I HAVE said before, and will doubtless say-so again, Scottish Fitba has a guid conceit o' itsel', but a conceit perhaps based more on a sense of self-agrandisment that on any reality which can be measured in terms of stirring deeds in World Cups, European Championships or success in the big club competitions.
Before my friends in the Celtic Family start screaming Seville at me, the reality is, we have won nothing in Europe since WGS and Mark McGhee were in "Fergie's Furies", more than 30-years ago.
Even when we did have justifiable delusions of adequacy, too-often we would be undone by selectorial blunders, or by indiscipline among a bunch of players, whose approach to being professional footballers was, probably, best summed-up by that of one of the grteatest we ever had, Slim Jim Baxter.
To the imperial Slim One: "Fitba's jist a wey o' gettin' tae shag better-lookin burds, ken". Touched by the Gods as he was, Baxter got away with it - for a time. Those who sought to emulate him, without his sublime skills, helped make us a laughing stock.
Back in the days of Crerand, McNeill and Baxter, we could petulantly drop our other Galactico, The Lawman, and still pump the Republic of Ireland by three clear goals. However, even then, if we under-estimated them, the men in green were more than capable of leaving us with a big reddy.
So-tight is this European Championships qualifying group in which we are oppossed by the Republic, that every point has to be preciously-guarded. Germany may at the moment be shaking-off its Brazilian hang-over, but, we must still expect them to top the group.
We are in a three-way struggle for the play-off place, with the Irish and the Poles, and, we simply cannot afford to drop any home points. We MUST beat our visitors to Celtic Park tonight.
No team managed, selected and organised by "The Blessed Martin" and the simmering rage that is Roy Keane can be dismissed lightly. Given the comparative record of the teams in head-to-heads over the last half-century, we must consider ourselves underdogs tonight.
Well, that is the role in which Scotland traditionally enjoyes itself. We can do it, and beat them, but, I don't expect there to be more than a single goal in it.
WELL done, yet again, the lassies of Glasgow City, who have battled their way into the last eight of the Women's Champions League. Brilliant show Ladies.
And, once again, black marks to the decision-makers on the Sports Desks of our increasingly incompetent and foolish-looking mainstream media, for more-or-less ignoring the story.
If even a quarter of the space devoted to the board-room in-fighting and financial jiggery-pokery around the Tribute Act, was devoted to the feel-good story of Glasgow City's European campaign, we would all be better-off.
If, instead of seeking-out retired "stars" to spout platitudes, or give us their loaded take in response to loaded questions lobbed to them by star-struck reporters, these same seekers after truth and enlightment used their brains and sent after a real feel-good, interesting story, then City would be back page headliners.

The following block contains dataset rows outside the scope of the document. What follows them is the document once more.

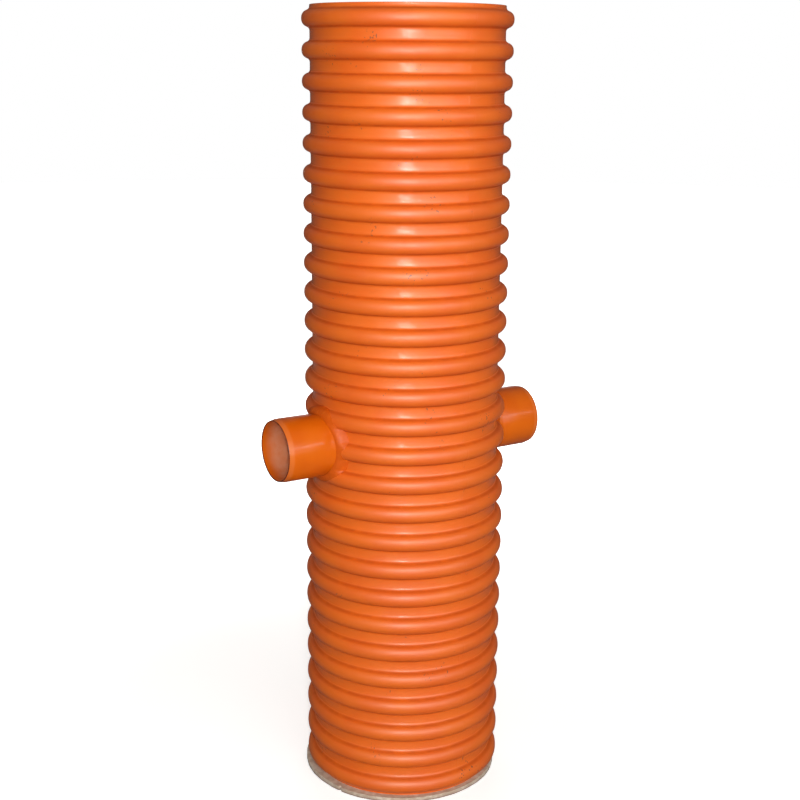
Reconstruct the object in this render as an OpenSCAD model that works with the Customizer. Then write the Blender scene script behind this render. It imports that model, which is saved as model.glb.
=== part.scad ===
// Drain well: a corrugated plastic shaft that stands on a welded sheet base,
// with two pipe stubs through its wall, one on each side.
// Millimetres. Z is the shaft's axis, and Z = 0 is the underside of the base.
// The stubs lie along X: the inlet points to -X and the outlet to +X.

/* [Shaft] */
// Outside diameter over the ridges
ridge_od = 355; // [320:1:480]
// How far the ridges stand out of the grooves between them
ridge_h = 13.5; // [11:0.1:16.2]
// Distance from one ridge to the next
ridge_pitch = 51; // [40:0.5:70]
// Number of ridges
ridge_count = 27; // [20:1:40]
// Radius of the rounded crest of a ridge
crest_r = 13; // [11:0.5:15]
// Flat width between the two roundings of a crest
crest_flat = 2.5; // [2:0.5:10]
// Radius of the hollow rounding at the foot of a ridge
foot_r = 6; // [2:0.5:6]
// Wall thickness, the same in ridge and groove
wall = 6; // [4:0.5:8]
// Straight collar left above the top ridge
top_land = 3; // [2:0.5:40]
// Straight collar left below the bottom ridge
bottom_land = 0.5; // [0.5:0.5:40]

/* [Base plate] */
// How far the plate's radius is larger than the ridges'
plate_margin = 0; // [0:0.5:40]
// Thickness of the plate
plate_t = 8; // [6:1:20]
// How far the plate sits off the shaft's axis
plate_off = 4; // [0:0.5:6]
// Direction of that offset, in degrees from +X towards +Y
plate_off_dir = 146; // [0:1:359]

/* [Pipe stubs] */
// Outside diameter of the pipe
stub_od = 110; // [75:1:160]
// Wall thickness of the pipe
stub_wall = 3.4; // [2.6:0.1:5]
// Height of the inlet's axis above the underside of the base
inlet_z = 641; // [300:1:900]
// Height of the outlet's axis above the underside of the base
outlet_z = 637.5; // [300:1:900]
// How far a stub stands out past the ridges
stub_out = 82.5; // [50:0.5:200]
// How far a stub reaches into the well past the bore of the grooves
stub_in = 8; // [2:0.5:30]
// Length of the chamfer on a stub's outer end
chamfer_l = 10; // [4:0.5:15]
// Depth of that chamfer, measured on the radius
chamfer_d = 2; // [0.5:0.1:2.2]
// Clearance around a stub's scraped root in the hole through the shaft
hole_gap = 0.5; // [0.2:0.1:0.9]
// Depth scraped off a stub's skin where it is welded in
scrape = 0.6; // [0.6:0.1:1]

/* [Stub welds] */
// Width of the weld bead around a stub
weld_w = 12; // [5:0.5:20]
// Height of the weld bead over the ridges
weld_h = 2.5; // [1:0.5:6]

/* [Hidden] */
$fn = 96;

ridge_r = ridge_od/2;
groove_r = ridge_r - ridge_h;
bore_r = groove_r - wall;

// centres of the crest and foot roundings, as [radius, height from the ridge's middle];
// the two circles touch, so crest and foot run into each other smoothly, and in a ridge
// that is higher than both radii together a straight flank joins them
crest_c = [ridge_r - crest_r, crest_flat/2];
foot_lead = max(0, groove_r + foot_r - crest_c[0]);
foot_c = [groove_r + foot_r,
          crest_c[1] + sqrt(pow(crest_r + foot_r, 2) - pow(foot_lead, 2))];
ridge_half = foot_c[1];

plate_r = ridge_r + plate_margin;
shaft_z0 = plate_t;
first_ridge_z = shaft_z0 + bottom_land + ridge_half;
last_ridge_z = first_ridge_z + (ridge_count - 1)*ridge_pitch;
shaft_z1 = last_ridge_z + ridge_half + top_land;

stub_r = stub_od/2;
stub_bore_r = stub_r - stub_wall;
root_r = stub_r - scrape;
hole_r = root_r + hole_gap;
weld_r = ridge_r + weld_h;
stub_x0 = sqrt(pow(bore_r, 2) - pow(stub_r, 2)) - stub_in;
stub_x1 = ridge_r + stub_out;
over = 1; // how far a cutting tool runs past what it cuts

// Half section of one ridge, with its surface moved inwards by depth
module ridge_section(depth) {
  difference() {
    union() {
      for (side = [-1, 1])
        translate([crest_c[0], side*crest_c[1]]) circle(crest_r - depth);
      translate([crest_c[0], -crest_c[1]]) square([crest_r - depth, crest_flat]);
      if (crest_c[0] > foot_c[0])
        translate([foot_c[0], -crest_c[1] - crest_r + depth])
          square([crest_c[0] - foot_c[0], crest_flat + 2*(crest_r - depth)]);
      polygon([[groove_r - depth - over, -foot_c[1]], [foot_c[0], -foot_c[1]],
               [crest_c[0], -crest_c[1]], [crest_c[0], crest_c[1]],
               [foot_c[0], foot_c[1]], [groove_r - depth - over, foot_c[1]]]);
    }
    for (side = [-1, 1])
      translate([foot_c[0], side*foot_c[1]]) circle(foot_r + depth);
  }
}

// Half section of the ridged rod whose surface lies depth inside the shaft's,
// from z0 to z1, with the ridges numbered from first to last
module rod_section(depth, z0, z1, first, last) {
  translate([0, z0]) square([groove_r - depth, z1 - z0]);
  for (i = [first:last])
    translate([0, first_ridge_z + i*ridge_pitch]) ridge_section(depth);
}

// A cylinder from x0 to x1 along the stub axis at height z,
// on the +X side when side is 1 and on the -X side when it is -1
module along_x(side, z, r, x0, x1) {
  translate([side*x0, 0, z]) rotate([0, side*90, 0]) cylinder(r = r, h = x1 - x0);
}

// The blow-formed shaft, open at both ends, with a hole for each stub
module corrugated_shaft() {
  color("#d9703a") difference() {
    rotate_extrude() difference() {
      rod_section(0, shaft_z0, shaft_z1, 0, ridge_count - 1);
      rod_section(wall, shaft_z0 - over, shaft_z1 + over, 0, ridge_count - 1);
    }
    along_x(-1, inlet_z, hole_r, over, stub_x1);
    along_x(1, outlet_z, hole_r, over, stub_x1);
  }
}

// A length of sewer pipe with a chamfered spigot, its root scraped for the weld
module stub(side, z) {
  translate([0, 0, z]) rotate([0, side*90, 0]) rotate_extrude()
    polygon([[stub_bore_r, stub_x0], [root_r, stub_x0], [root_r, weld_r],
             [stub_r, weld_r], [stub_r, stub_x1 - chamfer_l],
             [stub_r - chamfer_d, stub_x1], [stub_bore_r, stub_x1]]);
}

module inlet_stub() color("#de6510") stub(-1, inlet_z);
module outlet_stub() color("#de6510") stub(1, outlet_z);

// A ring of weld bead between a stub's root and the outside of the shaft
module stub_weld(side, z) {
  low = floor((z - root_r - weld_w - first_ridge_z)/ridge_pitch);
  high = ceil((z + root_r + weld_w - first_ridge_z)/ridge_pitch);
  z0 = first_ridge_z + (low - 0.5)*ridge_pitch;
  z1 = first_ridge_z + (high + 0.5)*ridge_pitch;
  difference() {
    intersection() {
      along_x(side, z, root_r + weld_w, stub_x0, stub_x1);
      translate([0, 0, z0]) cylinder(r = weld_r, h = z1 - z0);
    }
    rotate_extrude() rod_section(0, z0 - over, z1 + over, low, high);
    along_x(side, z, root_r, over, stub_x1 + over);
  }
}

module inlet_weld() color("#e2824e") stub_weld(-1, inlet_z);
module outlet_weld() color("#e2824e") stub_weld(1, outlet_z);

// The plate cut from sheet that closes the bottom of the shaft
module base_plate() {
  color("#a89684")
    translate([plate_off*cos(plate_off_dir), plate_off*sin(plate_off_dir), 0])
      cylinder(r = plate_r, h = plate_t);
}

corrugated_shaft();
inlet_stub();
outlet_stub();
inlet_weld();
outlet_weld();
base_plate();
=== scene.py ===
# %% [markdown]
# # A corrugated plastic drain well
#
# The object is an inspection well for drains: a ribbed orange shaft that stands on a disc of
# grey-beige sheet, with a short length of sewer pipe welded through each side.
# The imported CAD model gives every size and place. This script keeps those and gives each piece the
# surface that the real one has. All lengths are in metres, and Z = 0 is the ground.

# %% Load the frame
import math

import bpy
import numpy as np
from mathutils import Euler, Matrix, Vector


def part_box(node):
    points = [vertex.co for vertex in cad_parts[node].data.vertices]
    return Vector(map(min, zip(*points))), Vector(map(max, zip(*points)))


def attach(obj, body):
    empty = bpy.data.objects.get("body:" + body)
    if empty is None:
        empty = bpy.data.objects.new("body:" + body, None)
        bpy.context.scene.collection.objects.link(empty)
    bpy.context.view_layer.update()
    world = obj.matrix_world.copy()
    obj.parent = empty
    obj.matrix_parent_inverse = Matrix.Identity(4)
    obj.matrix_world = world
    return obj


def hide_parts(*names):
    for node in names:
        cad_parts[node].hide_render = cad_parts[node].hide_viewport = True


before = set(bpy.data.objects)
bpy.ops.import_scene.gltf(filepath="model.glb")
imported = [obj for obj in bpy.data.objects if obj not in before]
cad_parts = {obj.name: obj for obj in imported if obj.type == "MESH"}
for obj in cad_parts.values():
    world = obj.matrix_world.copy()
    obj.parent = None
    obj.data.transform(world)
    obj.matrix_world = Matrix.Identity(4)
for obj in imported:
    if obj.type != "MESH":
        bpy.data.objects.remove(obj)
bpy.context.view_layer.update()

# %% [markdown]
# ## Sizes
#
# Sizes that the frame knows are read from it, so a changed CAD model carries through. What the
# frame can't say, such as the radius of a ridge's crest, is a named value in millimetres.

# %% Sizes from the frame
MM = 0.001

shaft_low, shaft_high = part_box("corrugated_shaft")
RIDGE_R = (shaft_high.x - shaft_low.x) / 2
SHAFT_Z0, SHAFT_Z1 = shaft_low.z, shaft_high.z

plate_low, plate_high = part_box("base_plate")
PLATE_R = (plate_high.x - plate_low.x) / 2
PLATE_CENTRE = ((plate_low.x + plate_high.x) / 2, (plate_low.y + plate_high.y) / 2)
PLATE_Z1 = plate_high.z


def stub_facts(node):
    """Side (+1 or -1), axis height, outer radius, inner end and outer end of a pipe stub."""
    low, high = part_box(node)
    side = 1 if low.x + high.x > 0 else -1
    reach = sorted((abs(low.x), abs(high.x)))
    return side, (low.z + high.z) / 2, (high.z - low.z) / 2, reach[0], reach[1]


STUBS = {name: stub_facts(name + "_stub") for name in ("inlet", "outlet")}
STUB_R = STUBS["inlet"][2]
print("ridge radius", round(RIDGE_R, 4), "shaft from", round(SHAFT_Z0, 4), "to", round(SHAFT_Z1, 4))
print("stubs", {name: [round(v, 4) for v in facts] for name, facts in STUBS.items()})

# %% Sizes of the ridges
RIDGE_COUNT = 27
RIDGE_H = 13.5 * MM
CREST_R = 13 * MM
CREST_FLAT = 2.5 * MM
FOOT_R = 6 * MM
WALL = 6 * MM
BOTTOM_LAND = 0.5 * MM
TOP_LAND = 3 * MM

GROOVE_R = RIDGE_R - RIDGE_H
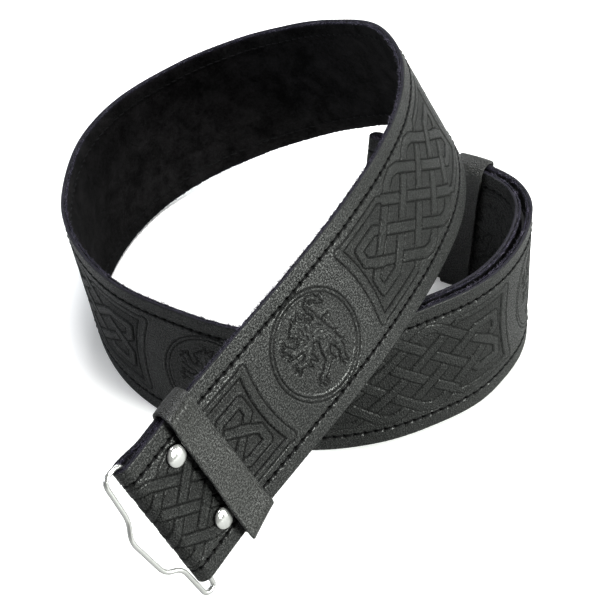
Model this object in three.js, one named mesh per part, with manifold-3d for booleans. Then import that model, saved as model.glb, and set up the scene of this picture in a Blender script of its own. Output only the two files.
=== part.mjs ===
import * as THREE from 'three';
import { mergeVertices } from 'three/addons/utils/BufferGeometryUtils.js';
import Module from 'manifold-3d';

const wasm = await Module();
wasm.setup();

// Belt sizes, in millimetres
const BELT_WIDTH = 57;
const LEATHER_WALL = 1.4;
const LINING_WALL = 1.0;
const LAYER_GAP = 0.2;
const EDGE_BEVEL = 0.35;
const LINING_TRIM = 0.3;

// How far the coil spreads on the surface that it stands on
const COIL_WIDTH = 190;
const COIL_DEPTH = 260;

// Folded ends
const TAB_LENGTH = 31;
const TAB_SQUEEZE = 0.5;
const TAIL_LENGTH = 172;
const TAIL_GAP = 2.2;

// Wire loop in the fold of the front strap
const WIRE_DIAMETER = 1.8;
const WIRE_CLEARANCE = 0.4;
const LOOP_UPPER_GAP = 0.5;
const LOOP_LOWER_GAP = 5;
const LOOP_CORNER = 3.6;
const LOOP_REACH = 14;

// Corners of the wire loop. across is a share of its half width on that side and reach a share of
// LOOP_REACH, from the bar in the fold.
const LOOP_CORNERS = [
  { across: -1, reach: 0 },
  { across: -1, reach: 0.35 },
  { across: -0.53, reach: 0.42 },
  { across: -0.41, reach: 0.84 },
  { across: 0.2, reach: 1 },
  { across: 0.39, reach: 0.71 },
  { across: 1, reach: 0.6 },
  { across: 1, reach: 0 },
];

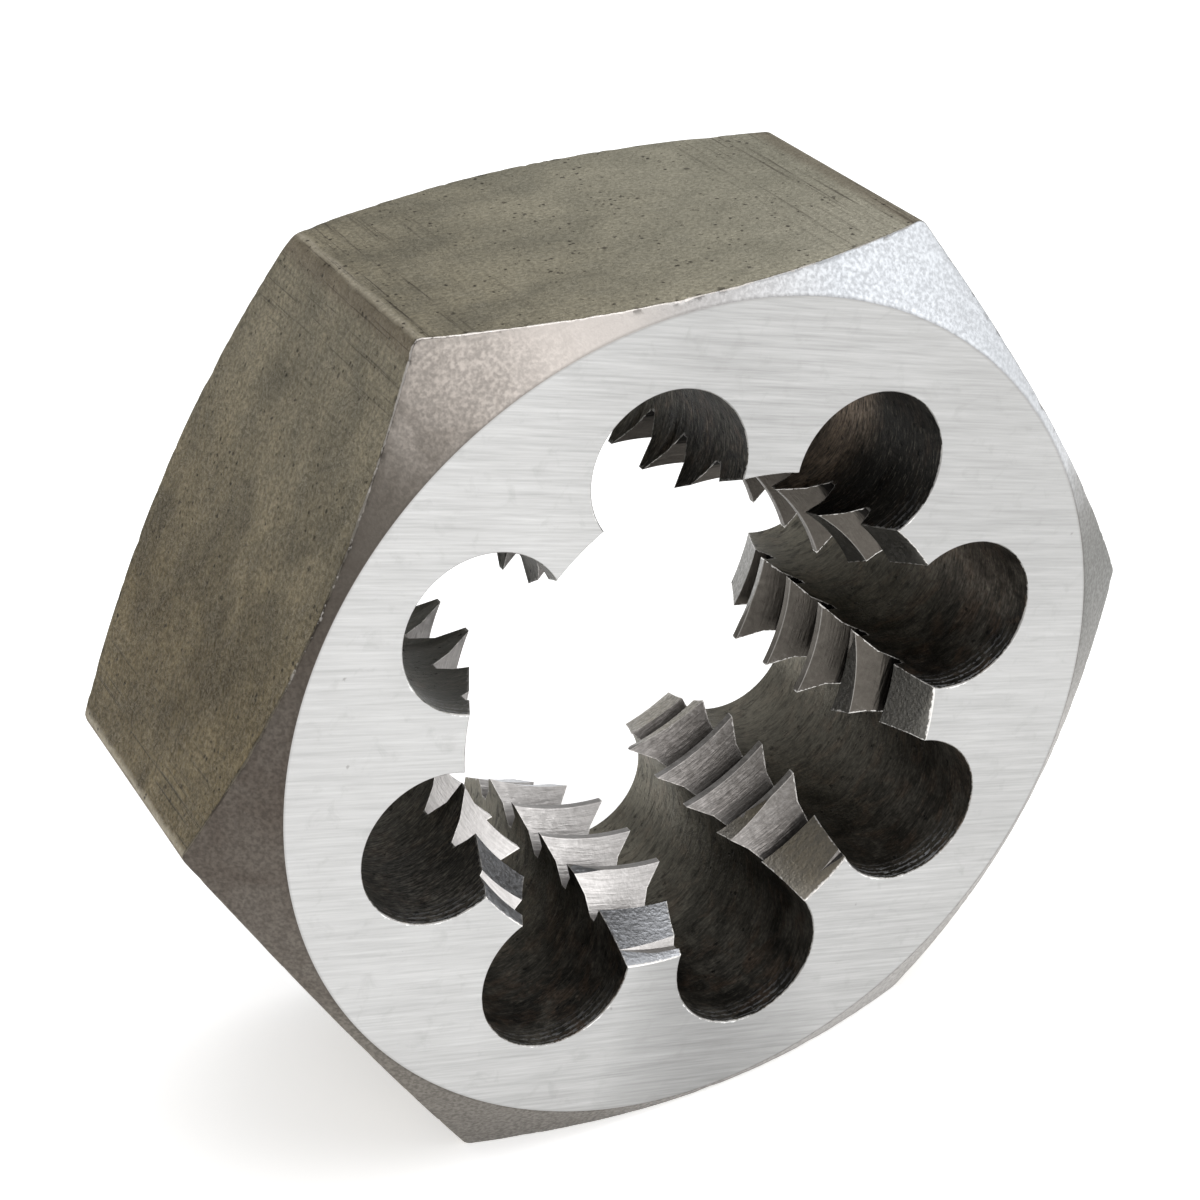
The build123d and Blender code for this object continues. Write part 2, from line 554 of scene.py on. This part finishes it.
def hole_places():
    """Shader group: the nearest chip hole's number, the angle about it from the bore outwards, the
    distance from its wall, the angle about it from level, and 1 on its lower side."""
    tree, g = new_tree("place at a chip hole", "ShaderNodeTree", {"Radius": FLOAT, "Angle": FLOAT},
                       dict.fromkeys(("Number", "Swing", "Off wall", "Facing", "Low side"), FLOAT))
    step = 360 / THREAD_SIZES["Holes"]
    folded = (g["Angle"] - THREAD_SIZES["First hole"]) / step
    number = nearest(folded)
    turn = (folded - number) * step
    beside = g["Radius"] * sine(turn)
    beyond = g["Radius"] * cosine(turn) - THREAD_SIZES["Hole circle"] / 2
    swing = angle_of(beside, beyond)
    facing = swing + g["Angle"] - turn
    hand_out(tree, Number=reckon("FLOORED_MODULO", number, THREAD_SIZES["Holes"]), Swing=swing, Facing=facing,
             Off_wall=length_of(beside, beyond) - THREAD_SIZES["Hole diameter"] / 2,
             Low_side=toward(facing, -105, 2.0, 0.5))
    return tree


def sharp_edge():
    """Shader group: where a land's ground cutting edge shines, from how near it the point is."""
    tree, g = new_tree("sharp edge", "ShaderNodeTree",
                       dict.fromkeys(("Near", "Grain", "Start", "Raggedness", "Gain"), FLOAT), {"Edge": FLOAT})
    hand_out(tree, Edge=clip((g["Near"] - g["Start"] + (g["Grain"] - 0.5) * g["Raggedness"]) * g["Gain"]))
    return tree


def shaded_land():
    """Shader group: painted shade on the lands round 32 degrees, with soft borders."""
    tree, g = new_tree("shaded land", "ShaderNodeTree", {"Angle": FLOAT, "Mottling": FLOAT}, {"Shade": FLOAT})
    hand_out(tree, Shade=toward(g["Angle"], 32, 0.85, -0.55 - g["Mottling"]))
    return tree


HOLES = hole_places()
SHARP = sharp_edge()
SHADE = shaded_land()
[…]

But, in the super-mnacho world of Scottish fitba, they are just a bunch o big lassies.
Aye, but, these lassies are good, very good, and, I salute them.
I WAS commiserating with an Honest Man on Wednesday morning. He had gone along to see Ayr United humbled by Alloa the night before. But, he had managed to put a brave face on things.
"Ach, we were so-bad after the first 20-minutes, at half-time we decided to give-up a bad job and go to the pub, it wasn't too-bad a night".
That's the right attitude to such a hammering as United suffered.
He'll be back for the next game though.
PARDON me for laughing at the latest FIFA "scandal", whereby Russia and Qatar get off Scot-free after an inquiry into the mess which has been the bidding for the 2018 and 2022 World Cups - while those guardians of probity and best practice, the FA, have been condemned.
You have to laugh, because, nothing will be done about it. FIFA will continue to be corrupt, the likes of Sepp Blatter and his cronies will continue to stick it to the saelf-appointed Master Race at every opportunity, and, while the loathsome Jack Warner may have been sacrificed as a face-saving exercise by Blatter's Brigade, international football politics will continue to smell every bit as much as real politics.
Mind you, England had it coming. Remember the way the FA was all-too-ready to jump into bed with the bad guys after John McBeth made his all-too-true, but, for him, all-too-silly comments on the probity and practices of some of the "gentlemen" he would have been obliged to sit down beside, had he been confirmed as the Four Home Nations' FIFA vice president.
When it suits them, the English will sup with the Devil - but, they lack a long spoon. Sir George Graham and his cohorts back in the pre-war days were maybe right in wanting nothing to do with foreigners in football.